In Bolivia, lawfare tactics were deployed soon after a military-backed coup ousted President Evo Morales in 2019. Members of the Movement Toward Socialism (MAS) party had to deal with bogus criminal charges, arrest, and imprisonment. One of the first actions of the postcoup regime was to seek assistance from Israel in its struggle against the Bolivian left. Arturo Murillo, a leading figure in the coup who has since fled the country, falsely accused left-wing activists of involvement in terrorism and drug trafficking, and asked the Israeli military for support: “They’re used to dealing with terrorists, they know how to handle them.”

In Europe, the Podemos leader Pablo Iglesias, now Spain’s deputy prime minister, has also had to fend off spurious criminal charges filed by Francoist judges and parties. It is perhaps for this reason that both Morales and Iglesias did not hesitate to send Corbyn public messages of solidarity upon hearing news of his suspension. They understand the pernicious nature of these campaigns in ways that the often parochial and credulous British left do not.

What Now?

One of the EHRC’s most widely embraced suggestions is the creation of an “independent” process for assessing complaints of antisemitism submitted to the party. This is clearly impossible: there are no independent actors in what is evidently a politicized process being used to purge the Left. The current discredited disciplinary system may simply be replaced by one that is much worse, with “independence” used as a smoke screen to pursue sweeping, politically motivated disciplinary actions against thousands of party members.

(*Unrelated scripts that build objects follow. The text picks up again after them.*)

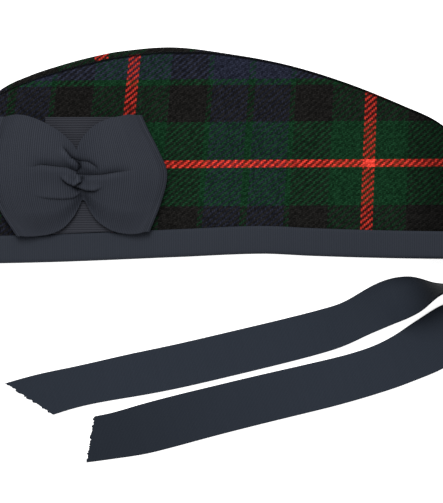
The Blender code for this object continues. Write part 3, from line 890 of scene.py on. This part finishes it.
# From the back of the cap to the cut end: share of the length, degrees turned, degrees of tilt, how
# broad the ribbon is drawn, and the painted shade of its colour. The breadth is under 1 where the ribbon
# cups. Near the lower one's start it is well over 1, because it looks folded or doubled there and is one
# layer here. The painted shade is darkest where the upper one stands on edge, turned away from the light,
# and otherwise a little lighter or darker along each tail.
TAIL_WAYS = {
    "tail_upper": (
        (0.00, 0, 90, 1.0, 1.0), (0.028, 0, 90, 1.0, 1.0), (0.104, 78, 90, 1.0, 0.6),
        (0.160, 79, 75, 1.0, 0.22), (0.203, 75, 38, 1.0, 0.75), (0.235, 71, 20, 1.0, 0.98),
        (0.270, 64, 8, 0.96, 1.02), (0.32, 64, 6, 0.89, 1.08), (0.37, 73, 0, 0.93, 1.14),
        (0.45, 76, 0, 0.95, 1.20), (0.62, 77, 0, 0.96, 1.20), (0.72, 79, 0, 0.95, 1.20),
        (0.835, 77.5, 0, 0.89, 1.16), (0.93, 73, 0, 0.98, 1.12), (1.00, 74, 0, 1.0, 1.10),
    ),
    "tail_lower": (
        (0.00, 0, 90, 1.0, 1.1), (0.050, 0, 90, 1.0, 1.1), (0.130, 40, 62, 1.10, 1.1),
        (0.200, 53, 16, 1.22, 1.1), (0.263, 60, 0, 1.20, 1.15), (0.325, 65, 0, 1.08, 1.17),
        (0.39, 72, 0, 1.02, 1.2), (0.50, 76.5, 0, 1.04, 1.2), (0.70, 76, 0, 1.07, 1.08),
        (0.85, 75.5, 0, 1.09, 0.95), (0.93, 80, 0, 1.0, 0.9), (1.00, 83, 0, 0.97, 0.88),
    ),
}


def tail_sheet(rows, length, start, slant, seed):
    """Point function of a tail. across runs from the cap's side of the ribbon outwards."""
    steps = []
    x, y = start
    full = length + abs(slant)
    for k in range(ROUTE_STEPS + 1):
        share = k / ROUTE_STEPS
        direction = math.radians(-90.0 - read_rows(rows, share, 1))
        tilt = math.radians(min(max(read_rows(rows, share, 2), 0.0), 90.0))
        steps.append((x, y, direction, tilt, read_rows(rows, share, 3), read_rows(rows, share, 4)))
        x += math.cos(direction) * full / ROUTE_STEPS
        y += math.sin(direction) * full / ROUTE_STEPS
    chance = random.Random(seed)
    ragged = [chance.uniform(-1.0, 1.0) for _ in range(FRAY_THREADS)]

    def point(along, across):
        out = across - 0.5
        way = along * length
        way -= slant * out * ease((way - length + SLANT_REACH) / SLANT_REACH)
        frayed = ease((along - FRAY_START) / 0.008)
        way += FRAY * ragged[round(across * (FRAY_THREADS - 1))] * frayed
        x, y, direction, tilt, breadth, shade = steps[min(round(way / full * ROUTE_STEPS), ROUTE_STEPS)]
        to_cap = (math.sin(direction), -math.cos(direction))
        reach = out * TAIL_WIDTH * breadth
        z = RIBBON / 2 * math.cos(tilt) + TAIL_WIDTH / 2 * breadth * math.sin(tilt)
        flat_reach = reach * math.cos(tilt)
        place = Vector((x - to_cap[0] * flat_reach, y - to_cap[1] * flat_reach, z + reach * math.sin(tilt)))
        return place, (way, out * TAIL_WIDTH), shade

    return point


tail_ribbon = make_ribbon("tail_ribbon", TAIL_COLOUR, TAIL_LIGHT, 0.0008, 0.0001)
back_face = CAP_LENGTH / 2 + CLEARANCE + RIBBON
for seed, (name, length, start_y, slant, layers) in enumerate(TAILS):
    start_x = back_face + CLEARANCE + RIBBON / 2 + layers * (CLEARANCE + RIBBON)
    point = tail_sheet(TAIL_WAYS[name], length, (start_x, start_y), slant, seed)
    tail = cut_cloth(name + "_ribbon", 420, 40, point, RIBBON, 0.0)
    tail.data.materials.append(tail_ribbon)
    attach(tail, "root")
    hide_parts(name)


# The set: a plain white floor, even light from all round with one large soft lamp over the front
# of the cap, and a camera straight above at a long distance.
bm = bmesh.new()
bmesh.ops.create_grid(bm, x_segments=1, y_segments=1, size=15.0)
floor_mesh = bpy.data.meshes.new("floor")
bm.to_mesh(floor_mesh)
bm.free()
floor = bpy.data.objects.new("floor", floor_mesh)
floor.location.z = -0.0004
bpy.context.scene.collection.objects.link(floor)
paper = bpy.data.materials.new("white_paper")
paper.use_nodes = True
paper_shader = paper.node_tree.nodes["Principled BSDF"]
paper_shader.inputs["Base Color"].default_value = (0.93, 0.93, 0.93, 1.0)
paper_shader.inputs["Roughness"].default_value = 0.95
paper_shader.inputs["Specular IOR Level"].default_value = 0.1
paper_shader.inputs["Emission Color"].default_value = (1.0, 1.0, 1.0, 1.0)
paper_shader.inputs["Emission Strength"].default_value = 0.75
floor_mesh.materials.append(paper)

world = bpy.data.worlds.new("soft_room")
world.use_nodes = True
world.node_tree.nodes["Background"].inputs["Color"].default_value = (1.0, 1.0, 1.0, 1.0)
world.node_tree.nodes["Background"].inputs["Strength"].default_value = 0.7
bpy.context.scene.world = world

lamp_data = bpy.data.lights.new("soft_lamp", "AREA")
lamp_data.shape = "DISK"
lamp_data.size = 1.4
lamp_data.energy = 35.0
lamp = bpy.data.objects.new("soft_lamp", lamp_data)
lamp.location = (-0.25, 1.0, 1.7)
lamp.rotation_euler = (Vector((0.0, 0.0, 0.0)) - lamp.location).to_track_quat("-Z", "Y").to_euler()
bpy.context.scene.collection.objects.link(lamp)

FRAME_WIDTH = 0.257
FRAME_CENTRE = (-0.00435, -0.0502)
CAMERA_HEIGHT = 2.4
SEEN_HEIGHT = 0.008
camera_data = bpy.data.cameras.new("camera")
camera_data.sensor_fit = "HORIZONTAL"
camera_data.sensor_width = 36.0
camera_data.lens = camera_data.sensor_width * (CAMERA_HEIGHT - SEEN_HEIGHT) / FRAME_WIDTH
camera = bpy.data.objects.new("camera", camera_data)
camera.location = (FRAME_CENTRE[0], FRAME_CENTRE[1], CAMERA_HEIGHT)
bpy.context.scene.collection.objects.link(camera)
bpy.context.scene.camera = camera
bpy.context.scene.view_settings.view_transform = "Standard"
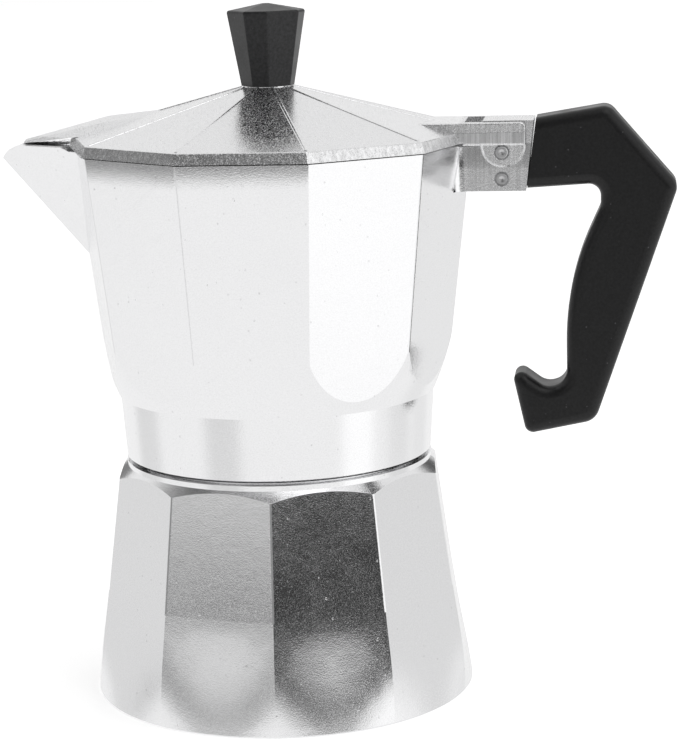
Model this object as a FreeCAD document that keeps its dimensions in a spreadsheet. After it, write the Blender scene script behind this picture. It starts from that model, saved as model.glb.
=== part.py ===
"""Three-cup stovetop moka pot, built as separate solids in millimetres.

Frame: +Z up, origin at the centre of the base, +X towards the handle, -X towards the spout.
The boiler and the upper chamber are ten-sided. The upper chamber screws onto the boiler, so
its facets are turned against the boiler's.
"""

import FreeCAD, Part
import math
import os
from FreeCAD import Placement, Rotation, Vector

DIMENSIONS = {
    # whole pot
    "facet_count": 10,
    "boiler_turn": 22.86,
    "facet_edge": 1.2,
    "overrun": 1.0,
    # boiler, outside
    "boiler_base_corner": 44.27,
    "boiler_top_corner": 36.89,
    "boiler_top": 53.9,
    "foot_radius": 43.2,
    "foot_bevel": 0.5,
    "foot_blend_top": 25.0,
    "foot_blend_rows": 6,
    "foot_blend_columns": 8,
    "shoulder_land": 34.6,
    "shoulder_edge": 52.76,
    "shoulder_slope": 0.773,
    "neck_thread": 31.2,
    "neck_top": 66.5,
    # boiler, inside
    "boiler_floor": 3.0,
    "boiler_cavity_low": 38.2,
    "boiler_cavity_high": 32.4,
    "boiler_cavity_rise": 46.0,
    "floor_corner": 2.6,
    "neck_bore": 28.3,
    "neck_bore_foot": 50.6,
    # safety valve, measured along its own axis from the facet
    "valve_height": 38.0,
    "valve_facet": 2,
    "valve_shank": 4.0,
    "valve_shank_length": 8.0,
    "valve_hex": 6.93,
    "valve_hex_height": 4.0,
    "valve_nose": 5.0,
    "valve_nose_height": 0.8,
    "valve_washer_radius": 6.2,
    "valve_washer_thick": 0.8,
    "valve_bore": 2.4,
    "valve_seat": 1.3,
    "valve_seat_thick": 1.0,
    "valve_nut_radius": 6.35,
    "valve_nut_height": 3.0,
    "valve_nut_gap": 4.4,
    "valve_cap_thick": 1.0,
    "valve_stem": 1.0,
    "valve_stem_clearance": 0.06,
    "valve_plug": 2.1,
    "valve_plug_thick": 1.2,
    "valve_stem_proud": 1.6,
    "valve_stem_sunk": 0.4,
    "spring_coil": 1.7,
    "spring_wire": 0.28,
    "spring_turns": 6,
    "spring_slack": 0.04,
    # funnel
    "funnel_flange": 30.6,
    "funnel_flange_thick": 0.8,
    "funnel_outer": 27.9,
    "funnel_wall": 0.8,
    "funnel_floor": 50.3,
    "funnel_ledge": 26.0,
    "funnel_stem": 3.6,
    "funnel_stem_bore": 2.8,
    "funnel_stem_top": 44.0,
    "funnel_stem_foot": 8.0,
    "sieve_radius": 27.05,
    "sieve_thick": 0.6,
    "sieve_hole": 0.8,
    "sieve_pitch": 4.4,
    # seal and filter plate
    "gasket_outer": 31.2,
    "gasket_inner": 25.5,
    "gasket_thick": 3.0,
    "filter_radius": 29.0,
    "filter_thick": 0.8,
    "filter_hole": 0.8,
    "filter_pitch": 4.0,
    # upper chamber, outside
    "chamber_foot": 66.0,
    "chamber_foot_corner": 38.18,
    "chamber_rim": 123.9,
    "chamber_rim_corner": 45.07,
    "chamber_wall": 2.8,
    "collar_foot": 54.5,
    "collar_foot_radius": 34.5,
    "collar_top": 68.8,
    "collar_bevel": 0.5,
    "collar_top_radius": 35.45,
    "bowl_foot_radius": 35.8,
    "bowl_waist_radius": 38.6,
    "bowl_waist": 76.2,
    "bowl_shoulder_radius": 40.35,
    "bowl_shoulder": 83.2,
    "bowl_rim_spread": 7.0,
    # upper chamber, inside
    "collar_bore": 31.5,
    "filter_seat": 71.1,
    "cavity_radius": 27.0,
    "cavity_top": 75.5,
    "cavity_top_radius": 5.0,
    "hub_radius": 9.0,
    "hub_top": 80.5,
    "bowl_floor_radius": 30.0,
    "bowl_floor": 75.8,
    "bowl_wall": 3.6,
    "bowl_wall_lift": 1.0,
    "bowl_lift": 0.5,
    # riser column
    "column_spigot": 4.0,
    "column_root": 8.2,
    "column_tip": 4.7,
    "column_top": 116.0,
    "column_bore": 2.6,
    "outlet_width": 3.0,
    "outlet_foot": 109.5,
    "outlet_height": 4.5,
    # spout
    "spout_tip": 61.0,
    "spout_tip_height": 121.6,
    "spout_keel": 41.6,
    "spout_keel_height": 99.0,
    "spout_half_width": 11.0,
    "spout_root": 43.2,
    "spout_lip": 55.5,
    "spout_lip_height": 124.8,
    "spout_rise": 45.2,
    "spout_wall": 2.0,
    "spout_start": 36.0,
    "spout_overrun": 0.4,
    "spout_spread": 1.5,
    "spout_lip_shift": 0.3,
    "spout_lip_sag": 1.0,
    "spout_depth": 4.0,
    "spout_slab": 30.0,
    "channel_headroom": 9.0,
    # hinge lug on the chamber
    "lug_root": 36.0,
    "lug_half_width": 6.1,
    "lug_foot": 113.5,
    "lug_top": 128.9,
    "lug_end_low": 57.1,
    "lug_end_high": 58.9,
    "lug_face": 47.2,
    "lug_face_chamfer": 0.7,
    "lug_step": 123.3,
    "lug_flare": 7.9,
    "lug_flare_start": 41.3,
    "lug_flare_end": 44.3,
    "lug_flare_run": 0.4,
    "lug_flare_rise": 0.3,
    "slot_half_width": 2.8,
    "slot_top": 120.2,
    "slot_end": 47.8,
    "hinge_x": 52.0,
    "hinge_height": 122.2,
    "hinge_pin": 1.4,
    "hinge_pin_half": 8.3,
    "handle_pin_x": 51.8,
    "handle_pin_height": 116.1,
    "handle_pin": 1.4,
    "handle_pin_half": 6.1,
    "pin_clearance": 0.05,
    "pin_chamfer": 0.25,
    "pin_dimple": 0.7,
    "pin_dimple_depth": 0.3,
    "pin_sink": 0.3,
    # lid
    "lid_foot": 124.2,
    "lid_foot_corner": 45.8,
    "lid_band_top": 126.5,
    "lid_band_corner": 44.7,
    "lid_peak": 136.8,
    "lid_peak_corner": 5.8,
    "lid_inner_corner": 42.6,
    "lid_inner_edge": 124.9,
    "lid_inner_peak": 134.2,
    "lid_inner_peak_corner": 7.0,
    "lid_edge": 0.45,
    "lid_ridge": 0.5,
    "lid_ridge_proud": 0.17,
    "hood_tip": 55.5,
    "hood_tip_ridge": 125.8,
    "hood_tip_fold": 1.6,
    "hood_tip_side": 0.5,
    "hood_back": 36.2,
    "hood_back_ridge": 130.8,
    "hood_back_fold": 4.0,
    "hood_back_side": 4.0,
    "hood_end": 22.0,
    "hood_end_ridge": 132.2,
    "hood_top_slope": 0.25,
    "hood_side_slope": 0.6,
    "lid_boss": 5.4,
    "lid_boss_top": 137.0,
    "lid_block_end": 43.9,
    "lid_block_start": 34.0,
    "lid_block_sole": 2.0,
    "ear_inner": 6.4,
    "ear_outer": 8.6,
    "ear_start": 43.5,
    "ear_end": 57.2,
    "ear_foot": 123.7,
    "ear_top": 128.7,
    "ear_corner": 1.1,
    "ear_edge": 0.4,
    "ear_lobe": 4.9,
    "ear_lobe_x": 52.3,
    "ear_lobe_face": 8.1,
    "ear_lobe_chamfer": 0.5,
    # knob and its fixings
    "knob_foot_corner": 5.9,
    "knob_top_corner": 8.75,
    "knob_shoulder": 153.5,
    "knob_peak": 155.0,
    "knob_peak_corner": 0.8,
    "knob_turn": 8.3,
    "knob_edge": 0.6,
    "knob_narrow_angle": 35.0,
    "insert_radius": 3.2,
    "insert_height": 10.0,
    "insert_lift": 0.3,
    "screw_radius": 2.0,
    "screw_head": 3.7,
    "screw_head_height": 2.0,
    "screw_reach": 146.0,
    "screw_slot": 0.8,
    "knob_washer_radius": 4.6,
    "knob_washer_thick": 0.6,
    # handle
    "handle_half_width": 6.0,
    "handle_edge": 2.4,
    "tongue_half_width": 2.6,
    "tongue_start": 48.2,
    "tongue_top": 119.9,
    "tongue_depth": 4.0,
    "tongue_foot_gap": 0.4,
}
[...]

The Left should prepare for this assault by embracing a counter-lawfare strategy. Some organizations have already taken the first steps. A legal challenge may also be brought against the EHRC report itself, which should be supported. If there’s one lesson we can learn from Corbyn’s downfall and the ongoing war against socialism in Britain, it is this: the British left must come to terms with the strategies being used to eradicate it, and fight back against them without fear.